When something does go wrong, mechanics are largely dependent on Tesla to provide parts, says Rich Benoit, a YouTuber who fixes and customizes repairable Tesla vehicles, and whose Rich Rebuilds channel has 1.32 million subscribers. “If someone needs a drive motor, the only place they can go to is Tesla,” says Benoit, who also founded an aftermarket service center for Tesla vehicles.

A vehicle tester about to take a Model S—fitted with CR's test instrumentation—on the Auto Test Center track in 2014.

Photo: Consumer Reports

5. The Mystique

At 10 years old, the Model S is one of the oldest vehicle designs on the market, up there with the positively geriatric Chrysler 300, Dodge Charger, Nissan Maxima, and Toyota 4Runner. It’s also a luxury sedan in a market that’s increasingly leaving four-door cars behind in favor of SUVs and pickup trucks. Model S sales are relatively flat, and a starting price of $104,490 limits its potential customer base and positions it against other appealing, premium models.
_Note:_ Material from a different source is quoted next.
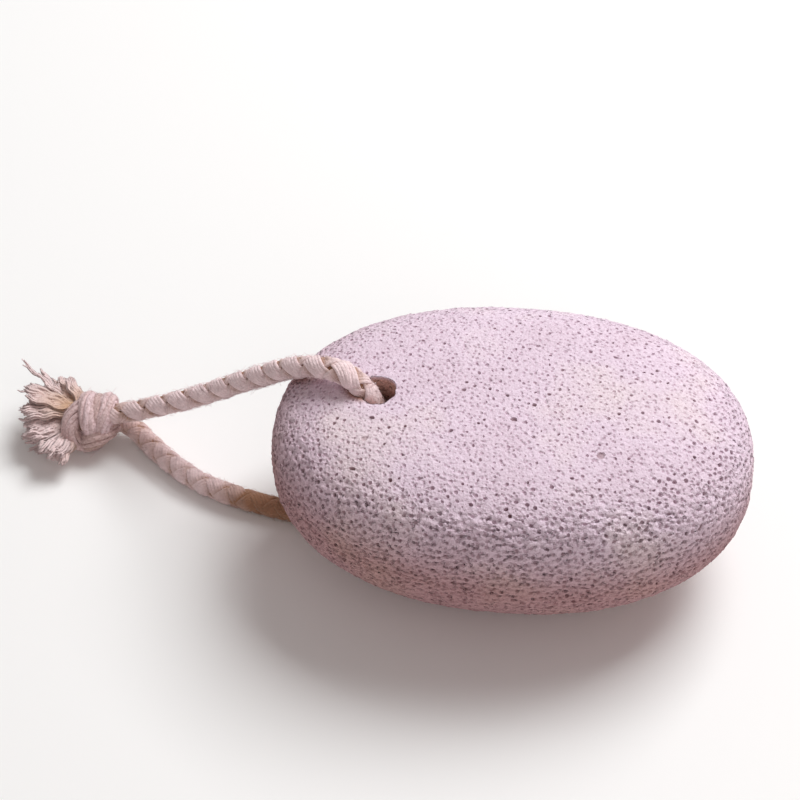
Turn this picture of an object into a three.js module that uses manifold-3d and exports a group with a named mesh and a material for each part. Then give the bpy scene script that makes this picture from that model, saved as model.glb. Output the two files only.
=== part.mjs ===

Fundamentally, today’s Model S is less enjoyable to drive than its predecessors. “Today, more often than not, they’re almost trying to get your hands off the wheel. It’s noisier, it rides harsher,” says CR’s Fisher. A yoke-style steering wheel is harder to hold, and the lack of a traditional turn signal stalk or shifter can be off-putting for many drivers.

But the Model S may still have some magic up its sleeve that other car makers might not be able to capture. First and foremost is range: With an EPA-estimated 375 miles per charge, only Lucid makes a car that can go farther before plugging in. And when it’s time to recharge, only Tesla offers the Supercharger. A high-performance Plaid version (it’s a reference to the Mel Brooks movie “Spaceballs,” not a paint job) might sell in tiny numbers, but it adds cachet to the entire Model S lineup. 

In addition, while features such as Emissions Mode and the yoke-style steering wheel may turn off some buyers, they attract plenty of others, Niedermeyer says.

“They still also really emphasize and optimize for initial impressions—what you’d call initial quality, the surprise and delight factor of that first experience,” he says. For every buyer who thinks a farting turn signal is sophomoric, there’s another one who can’t wait to prank their spouse with it. The tech influence is also attracting buyers who may not be traditional car enthusiasts but view Tesla as an impressive gadget.

Tesla CEO Elon Musk shows off a prototype of the Tesla Model S at the 2009 Detroit Auto Show.

Photo: Bloomberg/Getty Images

And then there’s Elon Musk. With a massive Twitter following and the ability to grab headlines, he’s associated with the car company like no other automaker CEO. And Musk has clearly helped Tesla connect with a specific segment of the American public. “[Tesla has] a leader in Elon Musk that a lot of people can relate to: kind of nerdy, really focused on their work,” Benoit says. 

But as much as the reputation of the Model S was bolstered by the public image of the dedicated green-tech entrepreneur who helped create it, it may be sullied by more recent reported allegations of sexual harassment, discrimination, and securities fraud, along with Musk’s newfound interest in energy-intensive cryptocurrencies, and his support of right-wing candidates, all of which may alienate some buyers. In addition, some people who have publicly criticized Tesla and Musk have been harassed on social media by people who say they support the company and its leader. 

As the market share for EVs grows, Brinley says it’s hard to predict what will happen to the Model S, especially as automakers such as BMW and Mercedes-Benz launch new electrified flagships. “We’ll see over the next two years,” she says. “Is the demand for electric, or is the demand for the cult of Tesla and what it created?”

Joshua Brown was killed when his Tesla Model S drove into the side of a tractor-trailer near Williston, Fla., in May 2016.